My experience so far is that the toddler adjusts to being a more sound sleeper and learns to sleep through the newborn's night-time fussing. DS was such a light sleeper pre-DD that if I moved wrong at night he'd wake, but once we brought DD home, he adjusted really quickly. In that light, it's made things easier w/DS at night, and I don't think that adjustment was any tougher than it would have been with him sleeping across the hall from a fussing newborn. It would have been an adjustment either way.
One word of advice though...Make sure that #1 will let DH comfort him. That was a huge challenge for us. My DS didn't want DH to comfort him at night, so if I was gone tending to DD at night and he woke, we were all in trouble. We started working on that several months before my EDD though.
At this point, our biggest challenge is that they both have to go to bed at the same time, which usually isn't a problem, but at times, they stir each other up. We just try to make sure that DS is in the sidecarred crib on my side of the big bed and DD is in the middle between DH and I so that they can't see each other so easily. If one of them decides to fight going down, that's kind of rough, but again, that's probably not much worse than siblings sharing a room I suppose.
Let me know if you have any more questions. I'm happy to help however I can.
I'd rather have an ugly bed than be up all night.

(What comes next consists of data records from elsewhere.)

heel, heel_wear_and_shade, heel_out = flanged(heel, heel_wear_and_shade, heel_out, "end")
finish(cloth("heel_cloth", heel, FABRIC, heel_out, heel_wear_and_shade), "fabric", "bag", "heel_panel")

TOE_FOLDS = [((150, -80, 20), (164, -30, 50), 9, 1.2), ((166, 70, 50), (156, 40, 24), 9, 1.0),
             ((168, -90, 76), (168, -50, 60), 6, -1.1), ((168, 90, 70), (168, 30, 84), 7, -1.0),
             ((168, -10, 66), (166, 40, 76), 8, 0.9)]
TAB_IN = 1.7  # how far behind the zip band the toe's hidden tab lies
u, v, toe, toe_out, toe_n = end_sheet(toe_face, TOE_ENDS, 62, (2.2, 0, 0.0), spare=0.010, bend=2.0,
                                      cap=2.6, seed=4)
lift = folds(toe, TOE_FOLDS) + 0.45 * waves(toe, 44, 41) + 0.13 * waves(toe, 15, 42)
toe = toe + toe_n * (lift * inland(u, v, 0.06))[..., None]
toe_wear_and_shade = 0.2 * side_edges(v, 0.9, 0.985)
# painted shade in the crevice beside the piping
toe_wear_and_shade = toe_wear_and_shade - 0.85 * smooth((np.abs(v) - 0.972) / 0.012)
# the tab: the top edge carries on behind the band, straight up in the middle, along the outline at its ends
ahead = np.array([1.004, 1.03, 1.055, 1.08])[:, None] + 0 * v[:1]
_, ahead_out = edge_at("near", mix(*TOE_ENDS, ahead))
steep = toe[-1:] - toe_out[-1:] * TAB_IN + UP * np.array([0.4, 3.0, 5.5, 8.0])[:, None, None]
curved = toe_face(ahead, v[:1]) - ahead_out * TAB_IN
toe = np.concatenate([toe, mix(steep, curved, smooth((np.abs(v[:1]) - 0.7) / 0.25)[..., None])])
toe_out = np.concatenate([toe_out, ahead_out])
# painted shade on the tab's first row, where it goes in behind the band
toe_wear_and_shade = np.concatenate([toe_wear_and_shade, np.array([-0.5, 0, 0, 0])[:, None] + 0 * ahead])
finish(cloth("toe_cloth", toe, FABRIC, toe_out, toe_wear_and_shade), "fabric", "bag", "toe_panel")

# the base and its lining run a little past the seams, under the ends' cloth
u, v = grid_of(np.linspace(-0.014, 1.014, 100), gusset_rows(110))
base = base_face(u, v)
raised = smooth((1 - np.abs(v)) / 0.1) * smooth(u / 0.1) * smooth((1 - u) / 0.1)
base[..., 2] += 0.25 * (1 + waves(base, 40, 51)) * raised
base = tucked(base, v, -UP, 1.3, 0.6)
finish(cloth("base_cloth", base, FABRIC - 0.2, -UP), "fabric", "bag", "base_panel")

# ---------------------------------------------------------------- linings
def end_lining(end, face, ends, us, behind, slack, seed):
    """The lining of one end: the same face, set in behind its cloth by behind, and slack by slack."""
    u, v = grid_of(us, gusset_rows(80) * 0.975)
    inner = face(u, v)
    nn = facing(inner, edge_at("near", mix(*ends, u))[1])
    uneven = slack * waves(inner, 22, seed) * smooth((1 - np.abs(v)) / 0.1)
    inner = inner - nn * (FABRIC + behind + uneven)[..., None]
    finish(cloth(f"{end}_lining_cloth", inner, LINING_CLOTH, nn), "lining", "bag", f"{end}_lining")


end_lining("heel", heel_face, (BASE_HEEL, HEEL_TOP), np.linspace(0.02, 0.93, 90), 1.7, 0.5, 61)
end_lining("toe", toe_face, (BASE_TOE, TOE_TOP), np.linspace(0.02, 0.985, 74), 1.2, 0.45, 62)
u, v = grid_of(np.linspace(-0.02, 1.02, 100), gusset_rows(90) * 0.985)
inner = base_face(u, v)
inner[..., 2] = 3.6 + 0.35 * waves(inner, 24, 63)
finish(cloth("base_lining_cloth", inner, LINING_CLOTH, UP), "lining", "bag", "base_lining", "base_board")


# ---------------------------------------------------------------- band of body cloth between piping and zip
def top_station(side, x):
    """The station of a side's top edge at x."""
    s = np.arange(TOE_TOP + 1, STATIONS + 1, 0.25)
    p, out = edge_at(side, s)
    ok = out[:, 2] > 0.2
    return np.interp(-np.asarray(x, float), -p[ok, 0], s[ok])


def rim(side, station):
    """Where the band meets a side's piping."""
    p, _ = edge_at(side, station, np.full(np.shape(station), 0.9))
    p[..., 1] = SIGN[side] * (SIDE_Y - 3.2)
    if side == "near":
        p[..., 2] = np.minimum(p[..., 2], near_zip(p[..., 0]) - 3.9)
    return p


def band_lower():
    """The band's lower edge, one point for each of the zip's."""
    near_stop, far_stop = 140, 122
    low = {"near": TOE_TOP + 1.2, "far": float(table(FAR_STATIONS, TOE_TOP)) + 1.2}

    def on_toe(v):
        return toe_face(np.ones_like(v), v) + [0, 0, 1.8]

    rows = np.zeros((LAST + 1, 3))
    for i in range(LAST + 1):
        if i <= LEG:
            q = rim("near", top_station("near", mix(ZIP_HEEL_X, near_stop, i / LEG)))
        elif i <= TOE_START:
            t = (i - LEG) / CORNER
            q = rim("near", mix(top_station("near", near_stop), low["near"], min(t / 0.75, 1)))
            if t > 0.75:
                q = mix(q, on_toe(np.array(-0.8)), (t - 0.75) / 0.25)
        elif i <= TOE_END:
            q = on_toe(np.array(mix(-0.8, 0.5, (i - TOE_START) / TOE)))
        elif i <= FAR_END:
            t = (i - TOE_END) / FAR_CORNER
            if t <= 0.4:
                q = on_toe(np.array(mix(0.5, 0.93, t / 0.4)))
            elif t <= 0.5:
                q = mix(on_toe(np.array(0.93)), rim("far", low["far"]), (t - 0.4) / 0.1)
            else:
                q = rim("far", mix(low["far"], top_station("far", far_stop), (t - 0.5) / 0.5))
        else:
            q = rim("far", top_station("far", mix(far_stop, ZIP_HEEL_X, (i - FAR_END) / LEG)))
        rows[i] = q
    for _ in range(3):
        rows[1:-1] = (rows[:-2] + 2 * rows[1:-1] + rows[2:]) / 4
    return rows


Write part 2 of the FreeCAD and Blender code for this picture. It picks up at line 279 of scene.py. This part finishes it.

It's not the appearance that bothers me! More the pain of us getting in/out of bed to go to the bathroom, get the baby, etc. (and DH gets out of bed earlier than DS or I do). I think DH would get fed up very quickly with it and I think the extra maneuvering and crawling to the foot of the bed to get out would potentially just disrupt the little guy even more. The bedrails on DS's bed now supposedly adjust but they are very loud and difficult to put down and doing so each time DH had to get out of bed would almost certainly wake DS.
What about a sleeping bag on the floor next to the bed for DS? (I have no idea where I read this, but it appealed to me.)
Can you put the mattress on the floor? (Says the girl who finally got a boxspring and frame at 6 months pregnant, and loves having a grown-up bed)
Sorry I don't have more suggestions!!
Fvck bedrails, they are a PITA. Move your bed to the floor. Seriously, best thing we ever did. We bought a King mattress from Ikea (nice latex one, most amazing mattress ever, suprisingly), & we all started sleeping better. Maybe get a king & put another twin next to it for your toddler? It would be like the huge family bed in Away We Go, but if you all get sleep, that's what's important.
ETA: Good to "see" you here, btw.
The bedrails might not be tall enough anyway if you have a tall king-sized bed. We tried that on our giant king, and the bed rail barely cleared the mattress and box spring.
Macy ~ 10.23.09
we've only been at it a week thus far, but our solution is for DH to comfort/sleep with DS most of the time. We all start the night in our proper places, but when DS wakes, DH goes to him. Last night I went twice because I missed him and he was calling for me specifically, but the jumping in and out of beds all night and nursing was too much and I was a zombie today. I have a feeling that DS will start to sleep more independently now, but time will tell.
We did start having DH be the night nurturer more during my last trimester, so it is not something that was changed when baby arrived.
Wow! It's been so long but I remember you from following your blog a long time ago! Congrats on your pregnancy!
We do this now. Bedshare with both toddler and newborn in also in the room in her hammock.Toddler starts out in her big girl bed (always has) and wakes up to come into our room at around midnight. Since the baby came she has been able to sleep through just about anything. I didn't want to change this with the new baby coming, because I didn't want her to feel replaced. So far its worked. Toddler sleeps in the middle and then baby in her hammock, or on my side if we fall asleep nursing in the morning!